Strides have certainly been made, evidenced by the choice of a dreadlocked Jamaican beauty queen, Zahra Redwood, as Miss Jamaica Universe 2007. Music has been key to the social elevation of Rastafarianism in Jamaica, beginning with Count Ossie and the Mystic Revelation’s Rastafarian drumming in the Folkes Bothers ‘Oh Carolina’, a session arranged by Prince Buster. Still, they would have been literally kept in the dark at a performance at the Carib Theatre, Cross Roads, had dancer Marguerita (who trombonist Don Drummond would later murder) not insisted that the light be shone on them.

That attempted sidelining paled in comparison to the ‘Bad Friday’ Coral Gardens incident on Good Friday, 1963, where a land dispute led to an escalating conflict in which a gas station was burnt and eight men killed. The state responded with large scale, indiscriminate brutality and humiliation against the Rastafarian movement, much of which is documented in the film ‘Bad Friday: Rastafari After Coral Gardens’ screened at the Bob Marley Museum last June. As one Rastafarian man said in the film, “them beat me in front of me generation”. There was also a telling moment when a retired policeman said that during his training an image of a Rastafarian man was used for target practice.

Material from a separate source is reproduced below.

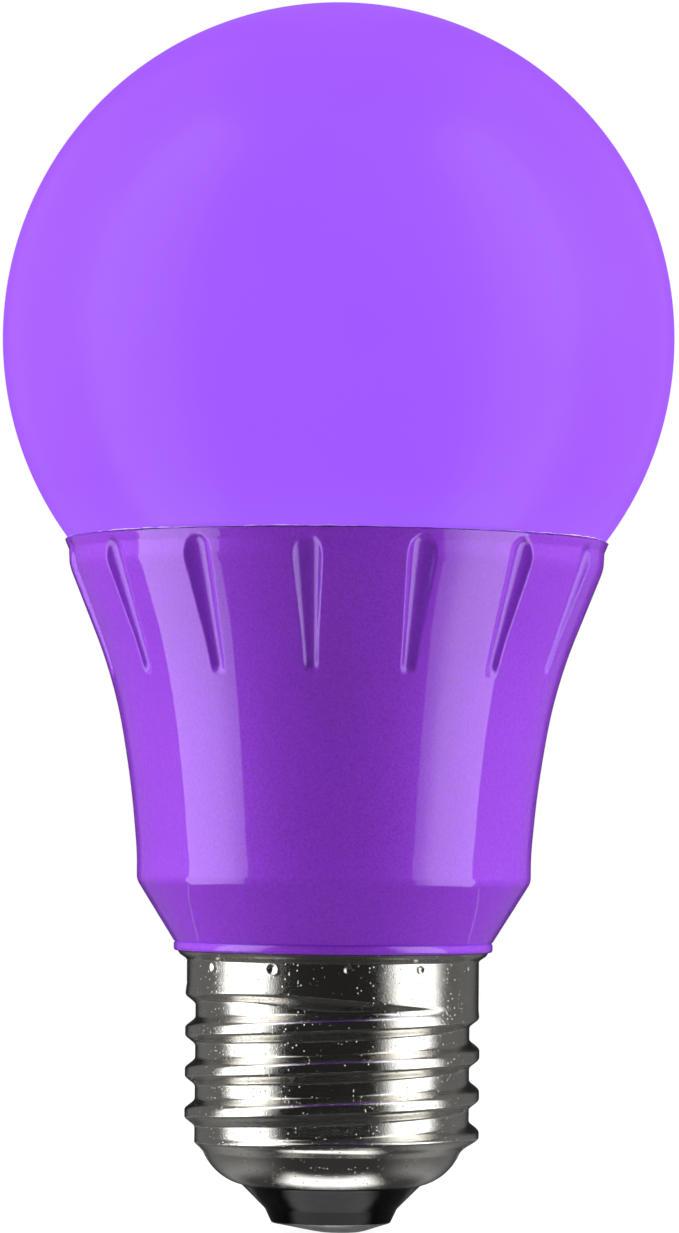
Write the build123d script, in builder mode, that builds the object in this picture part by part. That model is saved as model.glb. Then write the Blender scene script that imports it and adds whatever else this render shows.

Bob Marley’s international status and relationship with the accepted epitome of beauty, Miss World 1976 Cindy Breakspeare, may have been characteristic of that shift. Even then, in 1976 Ras Karbi recorded ‘Discrimination’, a take-off of a song by a Canadian band. It starts out with the call to the faith:

“Sleeping one night when the father vision I And said I want you to another follower of I Knot up your hair and lead a righteous life son You will be blessed as a Rastafari”

Then he goes to seek employment and sees a sign:

“Long hair freaky people need not apply No waan no ol’ naygah no Rastafari”

Tucking up his hair in his tam, the applicant initially wins the approval of the prospective employer, who goes for an application form only to return and see Karbi’s dreadlocks let down:

“So I take off my hat just like him request. You should see him hiding under the desk”

Needless to say, there was no longer a job opening.

Today, however, notable Rastafarians have risen to prominence as leaders in their profession, and disciples of the movement can be found globally from Mexico to Japan. Still, acceptance of locks is different from acceptance of those who profess Rastafarianism, what with locks simply being a style for many (sometimes derisively known as ‘fashion dreads’). Techniques such as Sisterlocks, introduced to Jamaica in the late 1990s to early 2000s, which utilize instead of a process of non-interference have also resulted in more widespread acceptance of the dreadlocked hairstyle.

But there is only one in Jamaica’s House of Parliament and there is no doubting the intentions of the man who has given dreadlocks its most visible position in state power. According to Crawford in The Gleaner of December 10, 2011, ahead of Jamaica’s ninth general election since Independence, : “I am going to prove to Jamaican people that they don’t have to bleach to reach because I won’t have to trim to win.”

He has not. But, unless his cheeks are naturally smooth, he shaves.